Verweerder hebben aangegeven ‘weg te willen blijven’ van dwang en beter resultaat te verwachten (en ook al te zien) van motiveringstechnieken en een als vrijwillig ervaren samenwerking. De commissie is van oordeel dat het een het ander niet hoeft uit te sluiten. Het volgen van de procedure ex art. 8.9. is vooral een formaliteit en administratieve aangelegenheid, maar deze biedt klager wel de rechtszekerheid die hem toekomt. Zijn gevoel ‘telkens niet gehoord te worden’ is in dit licht dan ook zeer begrijpelijk. Het volgen van de art. 8.9. procedure zal verweerders nopen tot een beter inzichtelijke en controleerbaardere besluitvorming (met bijbehorende dossiervorming) dan thans het geval geweest is.

De commissie concludeert dat de facto sprake is van de uitvoering van verplichte zorg, maar die een wezenlijk vormgebrek vertoont doordat de procedure ex art. 8.9. Wvggz niet gevolgd is. De klacht(en) van klager worden daarom  gegrond verklaard, waarbij de commissie de zorgverantwoordelijke opdraagt bij de uitvoering van deze zorg de betreffende procedure(s) in acht te nemen.

Overweging ten overvloede

Tijdens de hoorzitting is de wilsbekwaamheid van klager met betrekking tot de verplichte zorg aan de orde gekomen. Desgevraagd lieten verweerders weten dat de wilsbekwaamheid van klager in dezen niet beoordeeld is. Nu de commissie opdracht geeft om een art. 8.9 besluit te nemen, zal ook de wilsbekwaamheid van klager ten aanzien van de (toe te passen) verplichte zorg beoordeeld dienen te worden.

Oordeel

De commissie acht op grond van bovenstaande overwegingen de klachten gegrond en geeft de zorgverantwoordelijke de opdracht (artikel 10: 6 lid 4 Wvggz) om alsnog een besluit te nemen ten aanzien van de verplichte zorg die nodig wordt geacht, met inachtneming van de formele vereisten.

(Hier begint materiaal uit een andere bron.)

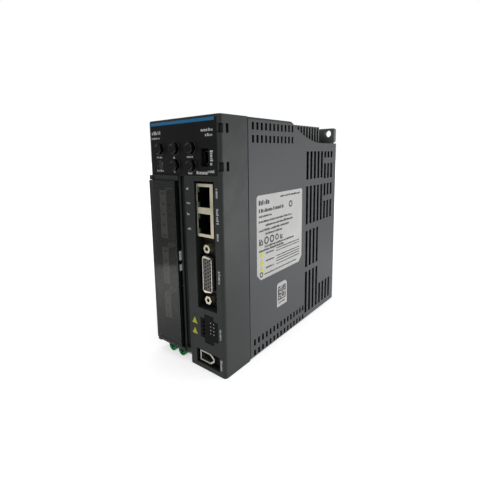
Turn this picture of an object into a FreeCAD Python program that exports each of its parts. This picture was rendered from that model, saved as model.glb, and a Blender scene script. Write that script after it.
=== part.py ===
"""Servo drive: an upright book-style motor drive, in millimetres.

Sizes are laid out on the case itself: x runs right from its left side, y runs back from the face of
the terminal cover, and z runs up from its underside. Every sub-part is then placed so that the
origin is the centre of the drive's base. Each function builds one sub-part, or a few that belong
together, from the sizes listed first.
"""
import FreeCAD, Part
import math
import os
import re
import Sketcher

DOC = FreeCAD.newDocument("servo_drive")
SHEET = DOC.addObject("Spreadsheet::Sheet", "Sizes")
SIZE = {}
SUBPARTS = []
PLANE = {"x": "YZ_Plane", "y": "XZ_Plane", "z": "XY_Plane"}
SHIFT = {"x": " - width / 2", "y": " - (cover_proud + case_depth) / 2", "z": ""}
TURN = {
    "x": FreeCAD.Rotation(FreeCAD.Vector(0, 1, 0), 90),
    "y": FreeCAD.Rotation(FreeCAD.Vector(1, 0, 0), -90),
    "z": FreeCAD.Rotation(),
}


# ---------------------------------------------------------------- sizes and expressions

def sizes(**cells):
    """Write named sizes into the sheet, one row each."""
    for alias, number in cells.items():
        row = len(SIZE) + 1
        SHEET.set(f"A{row}", alias)
        SHEET.set(f"B{row}", str(number))
        SHEET.setAlias(f"B{row}", alias)
        SIZE[alias] = number


def expression(text):
    """Turn a sum of size names into an expression on the sheet."""
    return re.sub(r"[a-z][a-z_]*", lambda word: f"Sizes.{word.group(0)}", text)


def bind(item, path, text):
    item.setExpression(path, expression(text))


def finish(item, label):
    """Name a finished sub-part after the file it is written to."""
    item.Label = label
    SUBPARTS.append(item)


# ---------------------------------------------------------------- sizes of the drive

# whole case
sizes(width=62, height=160, case_depth=156, cover_proud=3.3, wall=2, strap_rise=14)
# front bezel
sizes(bezel_depth=25, front_wall=3.2, edge_round=2.2, long_round=1.5,
      lip_from=21, lip_wall=1.2, lip_gap=0.15, lip_reach=3, lip_bite=0.3)
# connector bay
sizes(bay_left=39.6, bay_right=56.2, bay_low=41.6, bay_high=122.2, bay_depth=8, bay_wall=1.5,
      jack_left=40.2, jack_wide=13.6, jack_low=88, jack_tall=32.6, jack_gap=0.3,
      io_x=46.6, io_z=63.7, io_body_wide=10.2, io_body_tall=26, io_screw_span=33.3,
      io_stud_radius=1.5, io_stud_gap=0.05)
# ground notch and strap
sizes(notch_right=32, notch_high=7, notch_depth=12, notch_wall=2,
      strap_left=6, strap_wide=20, strap_low=2.4, strap_thick=1.5, strap_gap=0.3)
# terminal cover and its seat
sizes(cover_low=9.7, cover_high=121.8, cover_left=0.2, cover_right=25.3, cover_gap=0.3,
      seat_right=26.2, seat_depth=0.5, frame_right=27.6, groove_right=31.5, groove_depth=2,
      ledge_proud=1.5, ledge_tall=2.9, ledge_right=27,
      lug_wide=3, lug_proud=2.3, hinge_x=1.5, hinge_back=1, hinge_radius=0.6, hinge_run=0.05,
      hinge_length=4.2, hinge_bite=2, bay_frame=3.6, bay_edge=26.1, terminal_low=12,
      terminal_high=119)
# key area
sizes(film_left=0.8, film_right=59.6, film_low=125.2, film_high=158.6, film_thick=0.5,
      key_left=9.5, key_pitch=14.4, key_upper=142, key_lower=131.6, well_radius=3.75,
      lamp_x=9, lamp_z=131.8, lamp_radius=2.4, lamp_gap=0.2,
      window_left=13, window_right=44, window_low=147.6, window_high=155.6,
      port_left=46.4, port_right=52.8, port_low=130.8, port_high=141.3)
# safety connector and encoder openings
sizes(safety_left=41.5, safety_inner_left=45, safety_inner_right=52.8, safety_right=56.4,
      safety_z=28.7, safety_wing=6.6, safety_half=9.5, safety_gap=0.2,
      encoder_left=37, encoder_right=57.3, encoder_low=3, encoder_high=12.8)
# edge louvres
sizes(louvre_wrap=2.3, louvre_bite=2.6, louvre_tall=5.3, louvre_low=128, louvre_step=21.6,
      louvre_from=5, louvre_wide=2.3, louvre_count=2)
# rear housing
sizes(seam_gap=0.7, shell_back=0.5, roof_depth=77, floor_depth=98,
      dip_flat=128, dip_high=145.3, screw_shank=1.5, screw_gap=0.1,
      head_radius=2.9, screw_y=72.5, screw_low=30, screw_high=130)
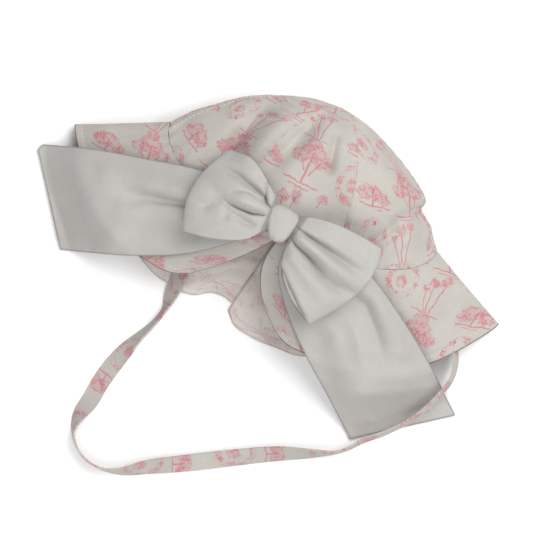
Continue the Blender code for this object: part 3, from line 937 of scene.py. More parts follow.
@dataclass
class ClothPiece:
    """A piece of cloth laid on a surface, with its wall, flat pattern and finish.

    The four marks of free tell which borders are open edges, with painted shade along them: where a is 0 and
    1, and where b is 0 and 1.
    """

    name: str
    nodes: Sequence[str]
    surface: Surface
    flat: Surface
    cells: tuple[int, int]
    wall: float
    slot: Slot
    outer: bpy.types.Material
    # The rim's finish: for the brim and the bow, a dark painted shade.
    edge: bpy.types.Material
    inner: bpy.types.Material | None = None
    pole: bool = False
    free: tuple[bool, bool, bool, bool] = (True, True, True, True)
    weld: float = 0.02 * MM

    def make(self) -> bpy.types.Object:
        """Shape the grid, give it its wall and its finish, and tie it to the frame.

        Returns:
            The finished object.
        """
        bpy.ops.object.select_all(action="DESELECT")
        bpy.ops.mesh.primitive_grid_add(
            x_subdivisions=self.cells[0], y_subdivisions=self.cells[1], size=2, location=(0, 0, 0)
        )
        piece = bpy.context.active_object
        piece.name = piece.data.name = self.name
        mesh = piece.data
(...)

Op 29 augustus 2023 vastgesteld door de commissie:

Mevrouw mr. L. Bos, voorzitter;

De heer E. Lemmen, psychiater;

Mevrouw I. de Val, algemeen lid op voordracht van de Cliëntenraad.

Namens de commissie:

 

i.o.

Mw. M.T. Averesch-Wilbrink

ambtelijk secretaris

 

Verzonden d.d. 8 september 2023

 

 

 

 

Tegen een uitspraak van de klachtencommissie kan op grond van art. 10:7 Wvggz beroep worden ingesteld bij de Rechtbank binnen zes weken na kennisneming van de uitspraak.